Zatroszczono się o to, aby broń Boże żadna koloratka, już nie mówię, że biskupia piuska, pojawiała się w takich instytucjach, jak uniwersytety, a tym bardziej parlamenty. Otóż przełamujemy dziś tę bardzo fatalną, uchwaloną obyczajowość i najzwyczajniej w świecie uczymy się elementarza natury, ale też elementarza wzajemnych odniesień
—mówi w rozmowie z portalem wPolityce.pl bp Stanisław Stefanek, biskup senior diecezji łomżyńskiej.
wPolityce.pl: Głównym tematem zrównoważonego rozwoju jest odpowiedzialność każdego człowieka w stosunku do ziemi, traktowanej jako wspólny dom - stwierdził kard. Gerhard Müller. Gdzie człowiek popełnił błąd?
Bp Stanisław Stefanek: Nauka pierwsza, czyli Boża mówi, że błąd pojawił się najpierw w człowieku, a potem dopiero w jego czynach. A skutkiem błędnych czynów są kłopoty na wszystkich poziomach.
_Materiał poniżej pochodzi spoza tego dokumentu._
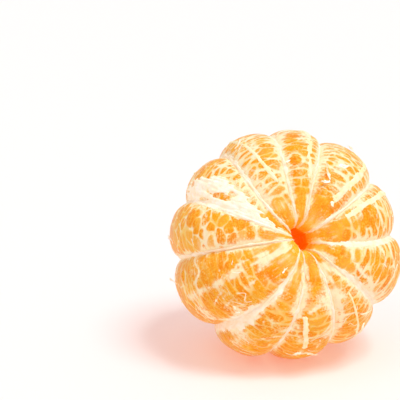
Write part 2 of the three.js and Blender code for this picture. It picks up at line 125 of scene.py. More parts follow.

Utrwaliła się dodatkowo pewna obyczajowość, że trzeba uwolnić gospodarkę, technikę, naukę od jakiejkolwiek nauki pierwszej, a więc od filozofii i teologii, że my sobie damy radę. I zatroszczono się o to, aby broń Boże żadna koloratka, już nie mówię, że biskupia piuska, pojawiała się w takich instytucjach, jak uniwersytety, a tym bardziej parlamenty. Otóż przełamujemy dziś tę bardzo fatalną, uchwaloną obyczajowość i najzwyczajniej w świecie uczymy się elementarza natury, ale też elementarza wzajemnych odniesień. Myślę, że ten typ spotkań jest poważnym wkładem również w to, co nazywamy obyczajowością społeczną.
To długofalowy proces?
Bardzo długi, bo niech pan weźmie pod uwagę, że od Oświecenia cały czas rugowano jakąkolwiek myśl ogólną z terenu myśli szczegółowej. Czyli zostawić człowiekowi załatwianie konkretów i niech nie myśli o tym, do czego to będzie w przyszłości służyć i czym będzie skutkować. Teraz trzeba ten proces odwrócić, czyli nauczyć się od nowa mądrości i odpowiedzialności.
Ojciec Święty Franciszek w liście do uczestników konferencji „Zrównoważony rozwój w świetle encykliki „Laudato Si” cieszy się, że odbywa się ona właśnie w Polsce. Jaki jest wkład naszego kraju w zrównoważony rozwój?
Polska ma bardzo mocne zaplecze w naukach przyrodniczych, a także w decyzjach gospodarowania ziemią, w pewnym sensie wodą, bo chodzi też o zatrucie chemią, ale też i w gospodarowaniu lasami. Polska jest jeszcze niezniszczonym terenem. My sobie nie zdajemy sobie sprawy, jak wyjałowiony jest Zachód. Papież o tym doskonale wie, bo komunikuje się z różnymi ośrodkami naukowymi. Dlatego wszędzie tam, gdzie jest jeszcze kawałek zdrowego społeczeństwa i zdrowego terenu trzeba budować fragmenty tej reedukacji.